Well, what it really is is families and non-millionaires looking to buy. I mean, you can buy studios/1br's for around $300k-$400k (my wife and I have a close friend doing this). But for the most part, it's all cash everywhere and a lot of it.
We are contemplating the exodus in a few years but not so much because of prices, but schools. Before I had kids, I was in step with SF politics / justifications of how things are done here. But, of course, after kids you're like "hey, wait a minute". The school lottery is a family bug spray here. It's not just the fact that you're kid could be:
a) bused to a different area of the city away from the possible school right across the street from you
b) bused to a crappy school across the city
but also that this destroys neighborhoods. When I grew up (in southern california), I went to school with all the kids in my neighborhood. Not here, that would be too simple. So what this does is forces you to east bay or north bay if you don't want to partake in this social experiment and can't afford private school (I won't even mention the fact that even if you can afford private school, there's massive competition to then get into one).
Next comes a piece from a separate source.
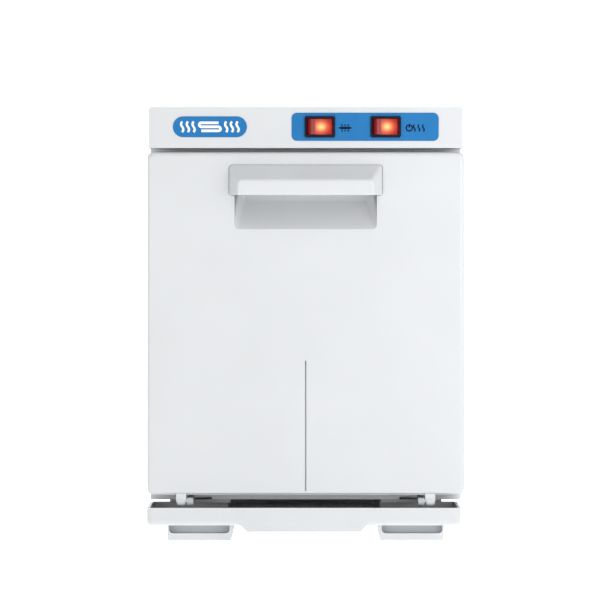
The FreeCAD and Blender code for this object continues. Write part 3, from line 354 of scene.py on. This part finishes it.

All in all, this puts huge pressure on parents and they have to ask the question "do I want to be part of a social experiment where my kids won't even go to school with other neighborhood kids or do I just want them to go to a good school so they can grow up and then have some sort of normal life"?
So, the reality I see consists of 2 groups (of which we have friends in both): those that can't afford to buy or our outbid on everything and those parents that can't afford or are out-competed on private schools.
That said, I love SF. I've live here for 20+ years. I'll always love it here. Do I hold a grudge towards the city? Nope. I see it mostly as just the way things are and even if some people did have a short time where they were able to stall growth, it won't last forever. The city has to expand and it will. If it doesn't it will die and I just can't see that happening.
I agree 100% with you about the schools problem (and I'm facing it myself.) I've lived in a number of cities and SF has stunned me at the near total lack of school-age children. It's stunning - especially in my neighborhood (SOMA) you just never see kids walking to school in the morning. This has to be the largest drawback to living in SF, and one of the biggest reason middle-income to upper-middle-income families move out of town.
Nice bait-and-switch. The article isn't "The San Francisco Net Exodus", it's "The San Francisco Exodus". Just because there's no net outward migration doesn't mean that the outward migration occurring isn't notable. Note that I'm taking no position on whether the current overall migration situation is good, bad, or insignificant, just that migration of a certain part of a population (in this case, income level) can be worth studying/discussing, even if they're more than replaced by others.
As an example, if migration between Canada and the US increased a thousandfold, but the net migration stayed the same, you can be damn sure I would think it was interesting and worth looking at. Big changes in demographics and migration patterns are always interesting (for better or worse), and net migration is never the whole picture.
Fair enough, but even then, he has nothing to support the idea that the current exodus is any different from the normal inflow-outflow of population that goes on every year in any major city. "People sometimes move out of SF so they can buy a house elsehwere" is considerably less compelling.
If there was really any net "exodus" going on, landlords wouldn't be raising rents 25-30% each year.